For his part, Tillerson, said he’s hoping for the “re-establishment of democracy in Venezuela.”

Santo went on to thank Mr. Tillerson for their political agreement, referring to Plan Colombia 2.0, or “Paz Colombia.”

The bilateral pact between the two countries was signed in Feb. 2016 and includes US$450 million in U.S. military aid to the South American country over the next 10 years to “combat” drug production and trafficking from Colombia to the U.S.

The agreement is an extension of Plan Colombia, a previous anti-narco and organized crime program that was in effect from 2000 until 2015. This previous pact gave Colombia US$10 billion in military aid and led to the deaths of hundreds of social activists.

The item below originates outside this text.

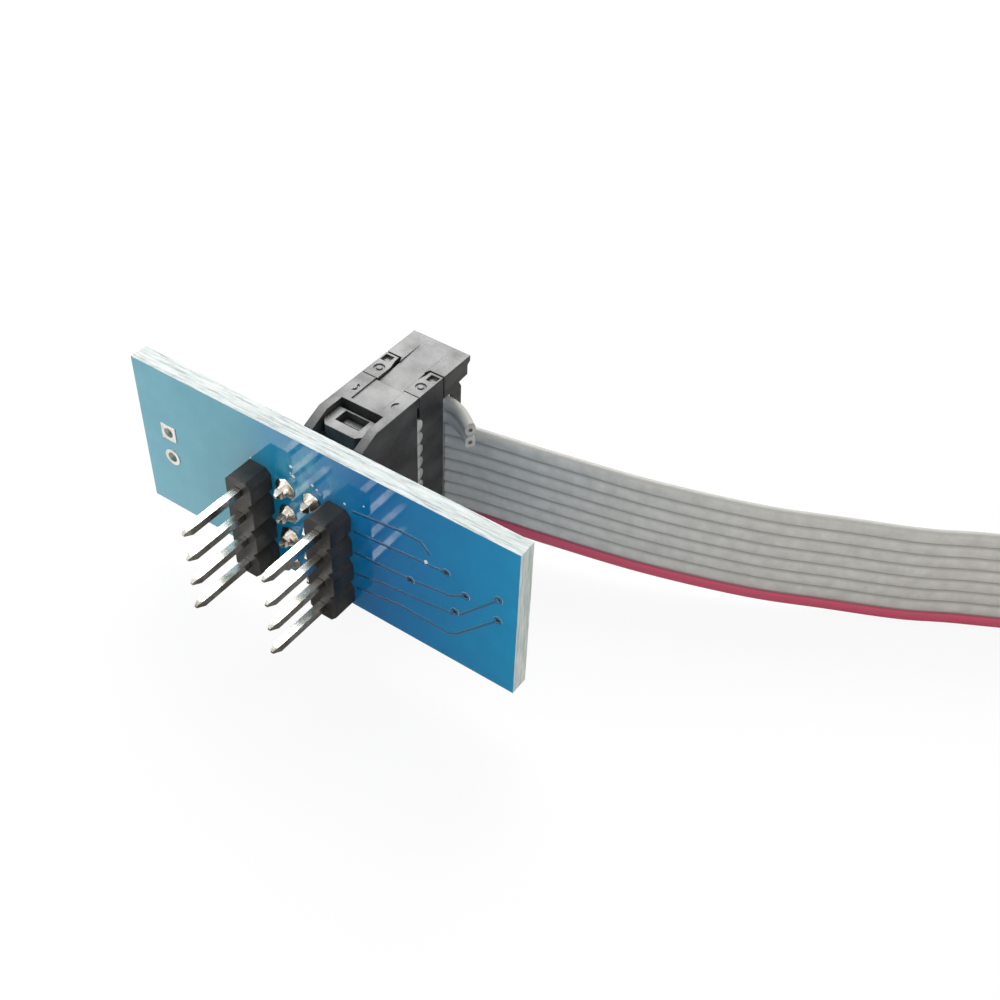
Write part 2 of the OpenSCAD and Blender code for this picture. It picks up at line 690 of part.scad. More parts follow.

Tillerson complimented Santos’s dedication to the elimination of coca production and processing.

The U.S. secretary of state has used his week-long Latin America and Caribbean trip to five countries to garner political support to topple the Venezuelan government.

On Sunday while in Argentina, Tillerson threatened to ban the import and export of oil and crude products from Venezuela into the U.S. to pressure Maduro to "return to the constitution." Days prior he made a thinly veiled reference to U.S. support of a military coup in Venezuela to overturn the government.

Tillerson ended tonight’s press conference with Santos by saying, “our only objective is for Venezuela to respect its institutions again".

Meanwhile, in the Dominican Republic, the Maduro administration and opposition parties are on the cusp of reaching a peace agreement they have been hammering out with international mediators over the past several months.